From the beginning of time, since the fall, the anticipation has always been that God would move in such a way as to bring His universal kingdom rule—the amalgamation of heaven and earth. God's glory will consume the heavenly realm and will consume the earth. They are very different in the new creation. This has been the anticipation from the beginning, and Christ's first advent, His first coming, inaugurates this kingdom.
Jesus Christ brings the king and kingdom rule, and those who unite through His death and resurrection will become participants in this kingdom upon His return. John asserts that the kingdom has arrived and is in the process of revealing itself in the Messiah, who fulfils God's kingdom programme.
I've listened to these words from Luke 17:20. "Now having been questioned by the Pharisees as to when the kingdom of God was coming, He, that is Jesus, answered them and said, 'The kingdom of God is not coming with signs to be observed, nor will they say, "Look, here it is," or "There it is," for behold, the kingdom of God is in your midst,'" He said. Why is that? Because the kingdom was inaugurated in Christ, and all who are united to Christ are participants in the kingdom. It's in the midst because it's an offer of salvation before them, all bound up in Jesus.
So the message of John is to prepare your hearts for the reception of the Messiah and His kingdom by bearing fruit in repentance for sins towards God. That's the message of Matthew 3:1-4. A couple of quick applications:
#1 The Centrality Of Repentance
The first one is this: don't minimise the centrality of repentance for the Christian in daily life. This isn't to be confused with a re-receiving of our justification in Christ. Once we are in Christ, born again by the Spirit, and we have justification declared as righteous before God, we truly are saved, and we have assurance of our salvation through His word.
Through His promise, He will never abandon those who have called upon His name, who have believed and followed Christ. But this is not to say that in our sanctification, in our ongoing Christian life, there is not a need for a daily confession of sins. In fact, it's wise to remember what the Lord's Prayer says: "Forgive us our trespasses."
In your daily prayers, you should spend some time before you get to requests to God, confessing to Him your own guilt and unworthiness to come to Him in prayer. Thank Him for the gift of Christ in the gospel. Position your heart in a place where you are humble, and you can then pray concerning your requests. He will hear you and respond to you as a father to His child.
We should not minimise the centrality of repentance for the Christian in daily life. Ask yourself, when was the last time I spent time on my knees by my bed in confession? My heart is so often astray; my heart is so often not right. There is sin in me. Father, wash me afresh. Father, renew me in Your Spirit. Wash me again, I pray, Lord Jesus. We need this in our sanctification. It keeps us humble and keeps us postured before the Lord in a way that He can use us, and we can be of service to Him.

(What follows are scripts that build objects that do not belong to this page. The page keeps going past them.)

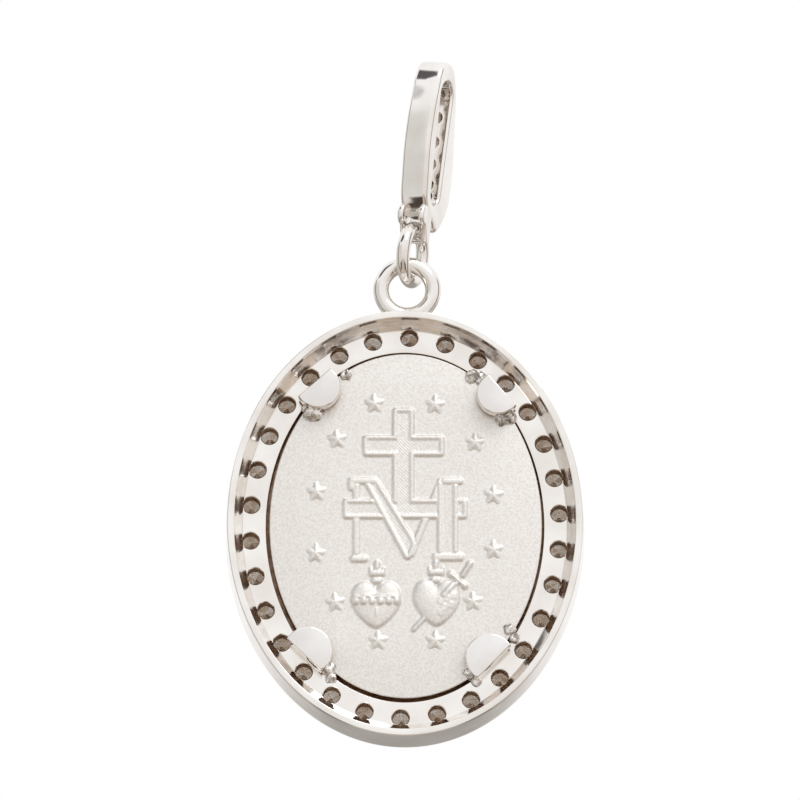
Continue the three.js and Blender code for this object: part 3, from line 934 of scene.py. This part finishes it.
    def hearts(self) -> np.ndarray:
        """Gives the height of the two hearts with their flames, thorns, roses and sword."""
        left = self.heart_depth(-3.0, -0.22, -5.82, -3.2)
        right = self.heart_depth(0.45, 3.06, -5.7, -3.08)
        height = np.maximum.reduce([self.flame(-1.55, -3.12), self.flame(1.72, -3.08), self.rod(*BLADE)])
        for depth in (left, right):
            dome = self.heart_edge + self.plain(depth, 1.0, self.heart_rise - self.heart_edge)
            height = np.where(depth > 0, dome, height)
        braid = self.thorns(-3.0, -0.2, -4.25) + self.rod(*SPINE)
        height = np.where(left > -0.04, height + braid, height)
        added = self.rod(*BLADE_ENTRY)
        for rose_x, rose_y in ROSES:
            away = np.hypot(self.x - rose_x, self.y - rose_y)
            added += self.plain(self.rose - away, self.rose, self.rose_rise) * (0.7 + 0.3 * np.cos(away * 45))
        height = np.where(right > 0, height + added, height)
        return np.maximum.reduce([height, *(self.rod(*part) for part in HILT)])


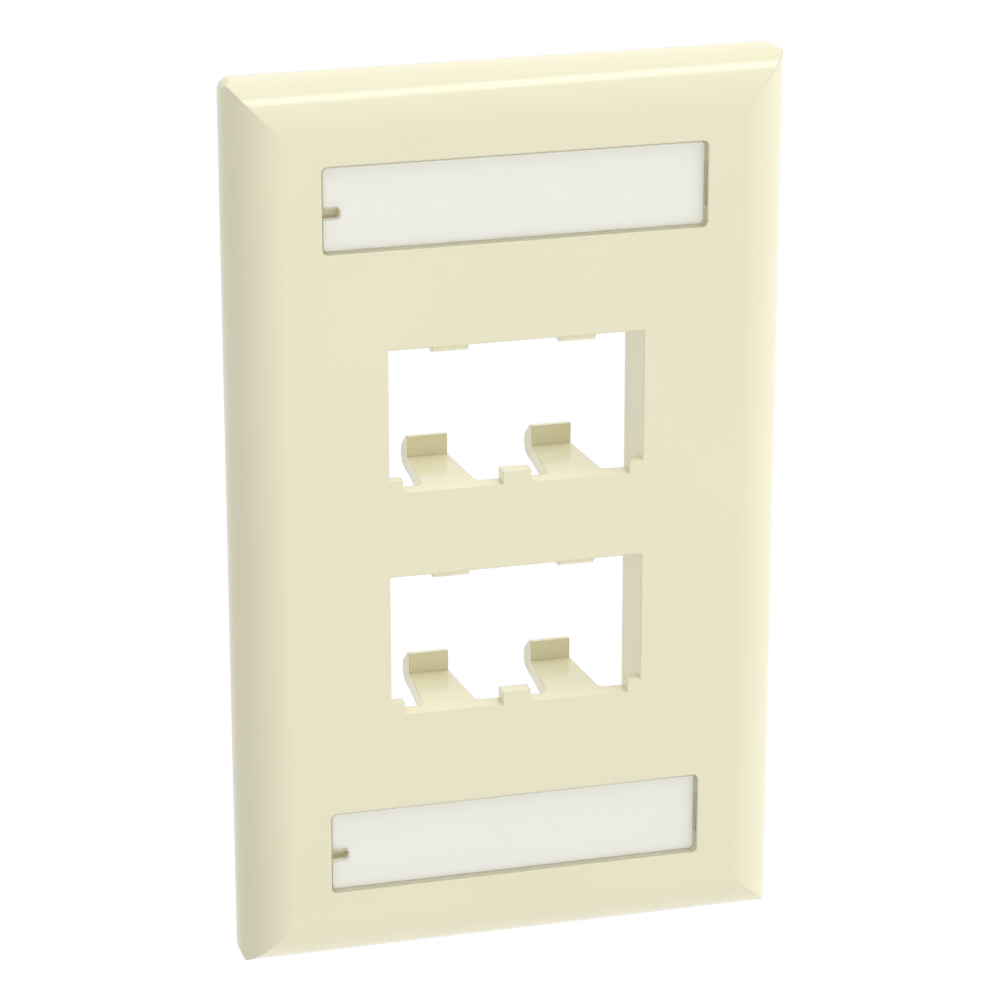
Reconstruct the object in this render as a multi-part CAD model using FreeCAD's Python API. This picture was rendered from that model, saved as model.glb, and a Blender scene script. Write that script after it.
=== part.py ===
import FreeCAD, Part
import math
import os

# Single-gang faceplate whose two double openings take snap-in modules.
# X runs across the plate, Y into the wall and Z up, all in millimetres.
# The origin is the centre of the plane where the plate's rim meets the wall.

Vector = FreeCAD.Vector

# Shell
plate_width = 69.85
plate_height = 114.3
plate_depth = 7.1          # from the wall to the flat front
side_height = 1.0          # straight part of each side, next to the wall
corner_radius = 1.6        # corners as seen from the front
skin = 2.4                 # thickness of the flat front
rim_wall = 2.0             # thickness of the rim at the wall
edge_break = 0.1           # rounding of the front's inner edges

# Openings, each as wide as two modules
opening_width = 32.2
opening_height = 18.35
opening_pitch = 29.18      # from one opening's centre to the other's

# Ledges in the lower corners and the nub between two modules
ledge_width = 1.7
ledge_height = 1.6
ledge_depth = 1.6
nub_width = 3.6
nub_depth = 2.0

# Tabs that hold each module's top edge
tab_width = 4.5
tab_drop = 1.12
tab_setback = 1.3          # from the front face
tab_depth = 1.7
tab_lead = 0.45            # slope on the tab's front corner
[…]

#2 Through Repentance, We Consecrate Ourselves To God
Our second application would be this: through repentance, we consecrate ourselves to God and His kingdom each new day. I did a little bit of reading, and there is some understanding that for those Jews in John's time, as they hear this call to repent for the kingdom of heaven is at hand, there is not only in their understanding at the time in this language of repentance an understanding of direct confession of sin, but there was also an understanding that repentance was also a consecration to God.
So it had, as primarily, an element of confession of sin, but it was bound up in this language of repentance as consecration to God. "God, I commit to following You. I commit to living according to Your will, to love Your statutes, to love Your commands." It's an active pursuit of righteousness in that way; it's a pursuing of God. This is what's going on here when the people are in their repentance.
We should frame it in that way as well. Yes, have this confession of sin, but yes, also in your repentance, understand you are consecrating yourself to God. "Lord, I will win this day for You. I will serve You this day. I will sanctify my mind so that my thoughts may not sin against You this day." This is what we are actively doing as Christians as we ponder and reflect on these words of John the Baptist, the forerunner to the Messiah.